During her tenure as principal of Harvard Park, Kerry was instrumental in supporting the school’s successful move off the state watch list. Most recent data indicates that the school made approximately a 45 percent gain in reading and a 50 percent gain in math scores over a five-year period. Specifically during Kerry’s tenure at Harvard Park, she also worked to support the needs of the staff, students, and families by bringing to the school various initiatives and reform efforts including research based teaching practices, after-school programs, programs to support high-risk students, WRAP programs, looping, Response to Intervention and reallocation of resources. She worked to ensure that all initiatives and programs were tightly aligned to one another thus creating a strong system of support aligned to the identified needs.
Most notable is Kerry's work around data interpretation and analysis, building and sustaining professional learning communities, and creative use of fiscal, human and time resources to support school improvement.

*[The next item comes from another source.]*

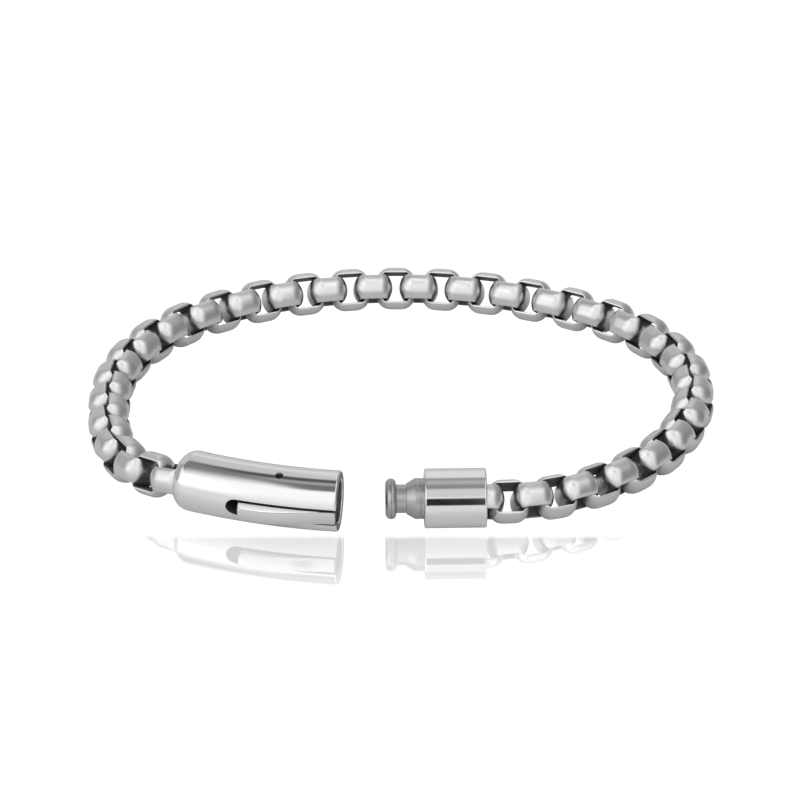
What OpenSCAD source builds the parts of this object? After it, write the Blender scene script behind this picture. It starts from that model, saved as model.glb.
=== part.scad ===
// Round box chain bracelet with a push-in plug and a lever socket, lying open on a table.
// Origin at the middle of the footprint, +Z up, the clasp in front towards -Y.

/* [Chain] */
// Diameter of the chain over two opposite faces
chain_d = 5; // [4.95:0.05:5.1]
// Length of a link over its domed ends
link_l = 4.63; // [4.61:0.01:4.65]
// Thickness of a link's strip at the crest of its dome
strip_t = 0.78; // [0.7:0.01:0.78]
// Width of a link's strip
strip_w = 2.86; // [2.7:0.02:2.9]
// Radius of a link's corners along the crest of its dome
crest_r = 1.55; // [1.3:0.05:1.7]
// Step along the chain from one link to the next
pitch = 2.75; // [2.73:0.01:2.76]
// Angle above the floor of the faces that look outwards and up, before the chain's own twist
face_rise = 52; // [48:1:56]

/* [Socket] */
// Diameter of the curved socket barrel
barrel_d = 6.9; // [6.7:0.1:7.1]
// Length of the barrel along its curve
barrel_l = 18.8; // [18:0.1:20]
// Radius that the barrel's axis is bent to
barrel_bend = 56; // [50:1:70]
// Diameter of the bore that takes the plug
bore_d = 4.8; // [4.75:0.05:4.9]
// Depth of the bore before it widens
bore_l = 1.9; // [1.7:0.1:2]
// Width of the slot that the lever lies in
slot_w = 2; // [1.9:0.05:2.2]
// Length of the slot from the mouth to its round end
slot_l = 12; // [11.8:0.1:12.6]

/* [Lever] */
// Width of the lever
lever_w = 1.68; // [1.5:0.02:1.7]
// Length of the lever's outer face
lever_l = 10.25; // [10:0.05:10.5]
// How far the lever's rear stands proud of the barrel
lever_rise = 1.07; // [0.7:0.01:1.1]
// Angle of the lever below the horizontal, seen along the barrel
lever_tilt = 7; // [0:1:15]
// Distance of the pin from the mouth
pin_back = 6.6; // [6.4:0.1:6.8]
// Diameter of the lever's pin
pin_d = 0.8; // [0.7:0.05:0.85]

/* [Plug] */
// Diameter of the polished collar
collar_d = 6.7; // [6.5:0.1:6.8]
// Length of the collar
collar_l = 6.95; // [6.5:0.05:7.2]
// Diameter of the shoulder that fits the bore
shoulder_d = 4.6; // [4.5:0.05:4.6]
// Diameter of the neck that the lever's tooth drops behind
neck_d = 3.2; // [3:0.05:3.25]
// Diameter of the rounded head
head_d = 4.55; // [4.4:0.05:4.55]

/* [Hidden] */

$fn = 64;
steel = "#c9cbce";
turned_steel = "#8f9194";

// The chain's way round from the plug to the socket: arcs that bend left and run on from each other
ARC_RADIUS = 0;
ARC_LINKS = 1;
ARC_CLOSER = 2;
ARC_TWIST = 3;
ARC_LIFT = 4;
arcs = [
    // radius, links, how much closer they sit, twist at its end, height at its end above the flat chain
    [22.6, 3, 0, 0, 0],
    [26.8, 12, 0, 0, 0],
    [22.3, 7, 0, 2, 0],
    [38.8, 3, 0, 2, 0],
    [42.8, 11, 0, 2, 0],
    [35.2, 5, 0, -1, 0],
    [24.6, 4, 0, -4, 0],
    [26.9, 4, 0, -7, 0],
    [53.2, 3, 0, -14, 0.05],
    [26, 2.5, 0, -21, 0.15],
    [12.6, 1.5, 0.06, -25, 0.3],
    [12.6, 2, 0.06, -32, 0.75]
];
start_twist = -3;
start_lift = 0.35;

// Place and heading of the link that is soldered into the collar
start = [9.1, -25.45, 1.6];
X = 0;
Y = 1;
HEADING = 2;
degrees_per_radian = 180 / PI;

function list_sum(list, upto) = upto == 0 ? 0 : list[upto - 1] + list_sum(list, upto - 1);
function arc_end(at, radius, run) =
    let (to = at[HEADING] + run / radius * degrees_per_radian)
    [
        at[X] + radius * (sin(to) - sin(at[HEADING])),
        at[Y] - radius * (cos(to) - cos(at[HEADING])),
        to
    ];
function link_at(i, at = start, k = 0) =
    let (links = arcs[k][ARC_LINKS], step = pitch - arcs[k][ARC_CLOSER])
    i <= links || k == len(arcs) - 1
        ? arc_end(at, arcs[k][ARC_RADIUS], i * step)
        : link_at(i - links, arc_end(at, arcs[k][ARC_RADIUS], links * step), k + 1);
function changing(i, column, from, k = 0) =
    let (links = arcs[k][ARC_LINKS])
    i <= links || k == len(arcs) - 1
        ? from + (arcs[k][column] - from) * i / links
        : changing(i - links, column, arcs[k][column], k + 1);
function ahead(at, run) = [at[X] + run * cos(at[HEADING]), at[Y] + run * sin(at[HEADING]), at[HEADING]];
function aside(at, left) = [at[X] - left * sin(at[HEADING]), at[Y] + left * cos(at[HEADING]), at[HEADING]];

last_link = list_sum([for (a = arcs) a[ARC_LINKS]], len(arcs));

// A link is a lens-shaped strip bent into a rounded rectangle
// The strip's section, as places across its width and heights above its inner face
ACROSS = 0;
HEIGHT = 1;
rim_h = 0.22;
flat_part = 0.27;
strip_section = [
    [-strip_w / 2, rim_h],
    [-strip_w * flat_part, strip_t],
    [strip_w * flat_part, strip_t],
    [strip_w / 2, rim_h],
    [strip_w * flat_part, 0],
    [-strip_w * flat_part, 0]
];
sides = len(strip_section);
corner_r = 0.2;
corner_steps = 3;
stations = 4 * (corner_steps + 1);
hole_l = link_l - 2 * strip_t;
hole_h = chain_d - 2 * strip_t;
chain_z = 2.48;

function link_station(k, across, height) =
    let (
        corner = floor(k / (corner_steps + 1)),
        angle = 90 * corner + 90 / corner_steps * (k % (corner_steps + 1)),
        side_x = corner == 0 || corner == 3 ? 1 : -1,
        side_y = corner < 2 ? 1 : -1,
        round = corner_r + (crest_r - corner_r) * height / strip_t
    )
    [
        side_x * (hole_l / 2 + height - round) + round * cos(angle),
        side_y * (hole_h / 2 + height - round) + round * sin(angle),
        across
    ];
function laid(p, face, slope, at, z) =
    let (
        left = p.y * cos(face) - p.z * sin(face),
        up = p.y * sin(face) + p.z * cos(face),
        forward = p.x * cos(slope) - up * sin(slope)
    )
    [
        at[X] + forward * cos(at[HEADING]) - left * sin(at[HEADING]),
        at[Y] + forward * sin(at[HEADING]) + left * cos(at[HEADING]),
        z + p.x * sin(slope) + up * cos(slope)
    ];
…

In addition, Kerry was instrumental in building leadership capacity in staff throughout the district while serving as a district mentor and delivering staff development to instructional leadership teams across the district.
Kerry currently serves as a senior consultant for Focus on Results. In this capacity, she works with district level administration, building principals and teacher leaders in districts across the country. As a consultant, Kerry provides professional development and coaching support to assist districts in understanding how to become data driven decision makers and to use this data to make sound instructional, fiscal and human resources decisions that positively affect the lives of children and families.